From a charter perspective, Fiji remains relatively under the radar. There are fewer yachts operating here than in more established regions, and those that do tend to follow broader South Pacific itineraries, moving between Fiji, Tonga and French Polynesia. The result is a destination that still feels considered rather than crowded, where the experience hasn’t been shaped around volume. 

The trade-off, inevitably, is distance. Reaching Fiji requires planning and time. But that distance is also what protects it. It filters who comes, and how they travel once they arrive. 

What’s the best time for a Fiji yacht charter

If it were up to us, any time would be the best time to explore Fiji.
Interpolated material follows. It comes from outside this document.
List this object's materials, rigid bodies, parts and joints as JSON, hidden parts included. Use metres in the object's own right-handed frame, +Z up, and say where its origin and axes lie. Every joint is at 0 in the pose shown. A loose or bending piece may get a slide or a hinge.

But the widely agreed-upon best time to explore Fiji by yacht is between May and October, when conditions are drier, temperatures are slightly cooler, and winds are more predictable. Outside of this period, the weather becomes more changeable, but the warmth remains, and with it, an even quieter version of the islands. 

What Fiji offers isn’t just another tropical yacht charter. It’s something more spacious, both physically and mentally. A place where the idea of luxury shifts slightly, away from access and towards perspective. And perhaps that’s why it stays with you. Not because of any one moment, but because of the way it changes your sense of pace, of distance, of what travel can feel like when there is, quite simply, less of everything else.